The Bloomberg Nanos Canadian Confidence Index dropped to its lowest level in more than a year, falling to well below historical averages. It’s a troublesome -- though not unexpected -- development as Canadians brace for an economic slowdown amid financial market turmoil and falling oil prices. The index, however, is still higher than some of the worst readings recorded after the last oil shock in 2015.
Preventing the public-health crisis from turning into a prolonged economic downturn and outright recession has become the number one priority, prompting a dramatic coordinated response Friday from Canadian policy makers to prop up sentiment. That included a second half-percentage-point interest rate cut by Bank of Canada Governor Stephen Poloz in as many weeks, a move from the country’s banking regulator to free up capital for banks to lend more and a pledge by Finance Minister Bill Morneau to deliver a “whatever it takes” fiscal stimulus plan this week.
“In situations like this it’s consumer and business confidence which tend to erode and that causes decisions to slow down,” Poloz said at a joint press conference with Morneau.
Every week, Nanos Research calls 250 Canadians for their views on personal finances, job security and their outlook for both the economy and real estate prices. Bloomberg publishes four-week rolling averages of the 1,000 telephone responses. The current rolling average stretches back to before the recent market meltdown, suggesting the confidence numbers are poised to decline further.
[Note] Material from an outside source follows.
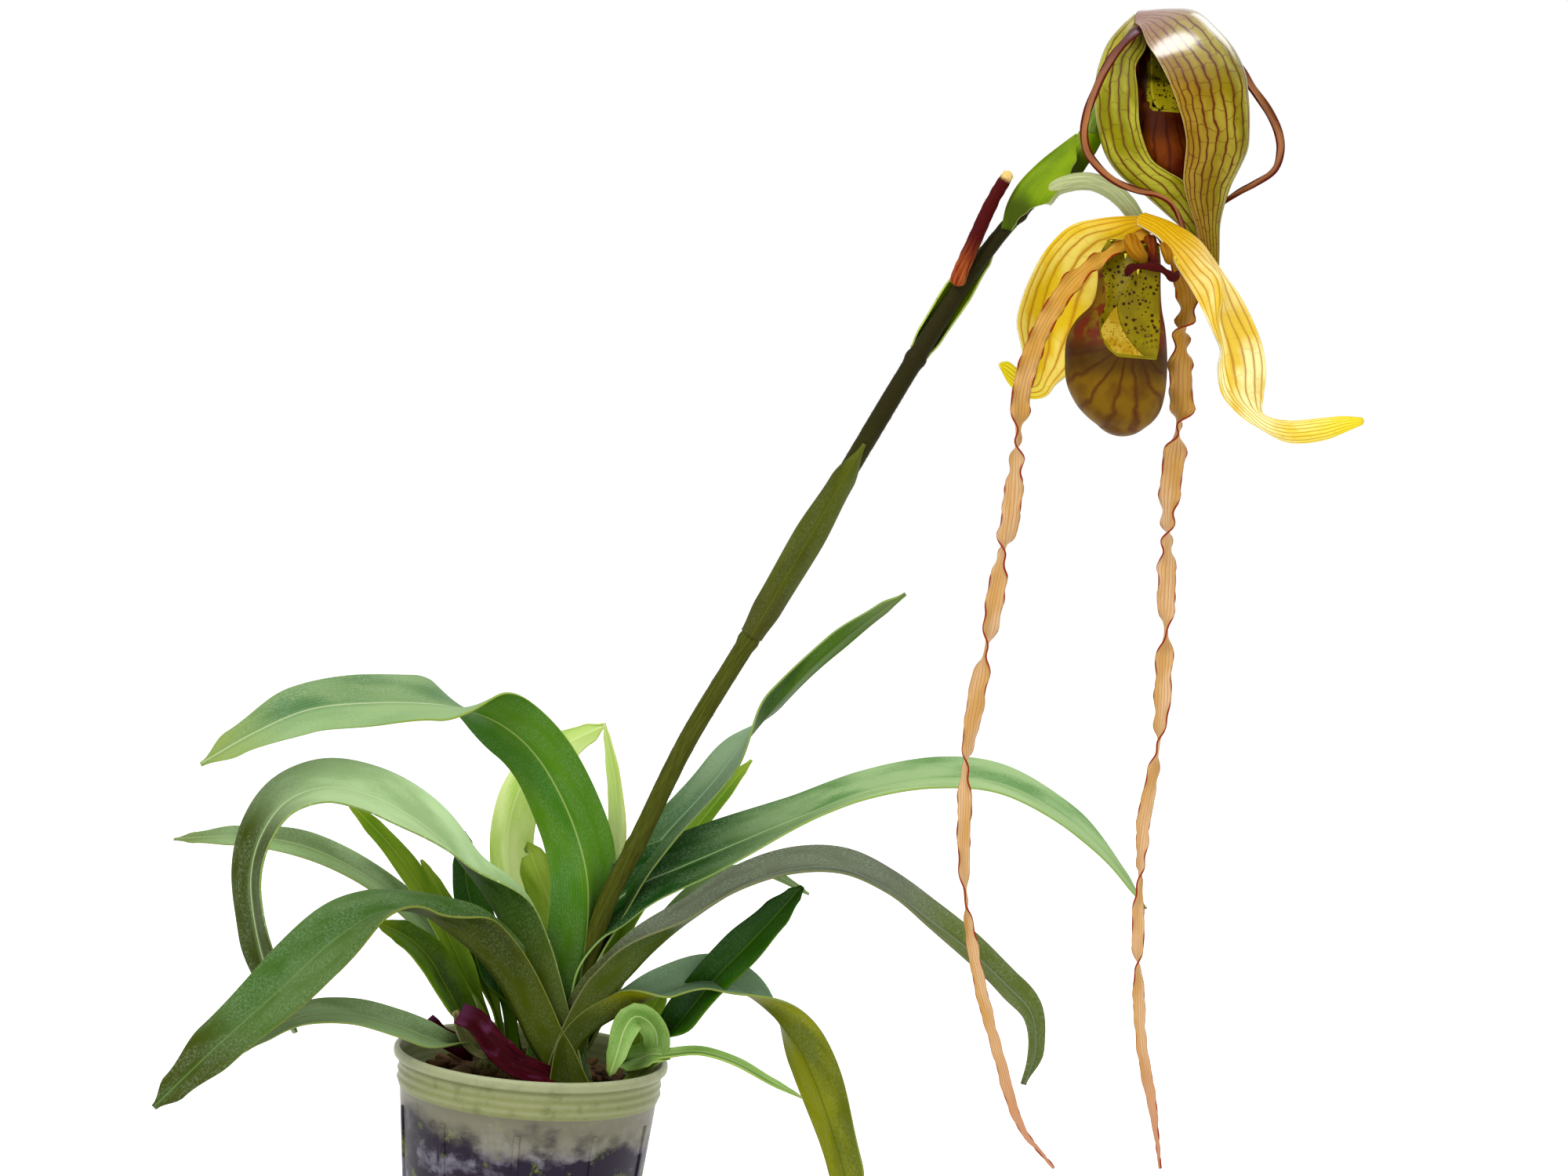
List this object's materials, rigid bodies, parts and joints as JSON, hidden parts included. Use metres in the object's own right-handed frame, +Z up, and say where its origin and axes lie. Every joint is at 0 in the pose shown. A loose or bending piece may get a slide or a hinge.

The aggregate index number dropped to 54.3 last week, its lowest level since February of 2019. The one-week decline is the largest since last fall.
Among the four questions, the biggest drop was seen in perceptions around the economic outlook. Some 46 per cent of respondents said they now expect the economy to worsen over the next six months, the highest proportion since July 2018 and up from 40 per cent a week earlier.
“If I was to take a look at the numbers today, what we’re realistically looking at is the likelihood of a recession within the next six months is now quite high,” Nanos Research Group Chairman Nik Nanos said by phone.
Expectations around housing prices also took a hit last week, though impressions around job security and personal finances were steady.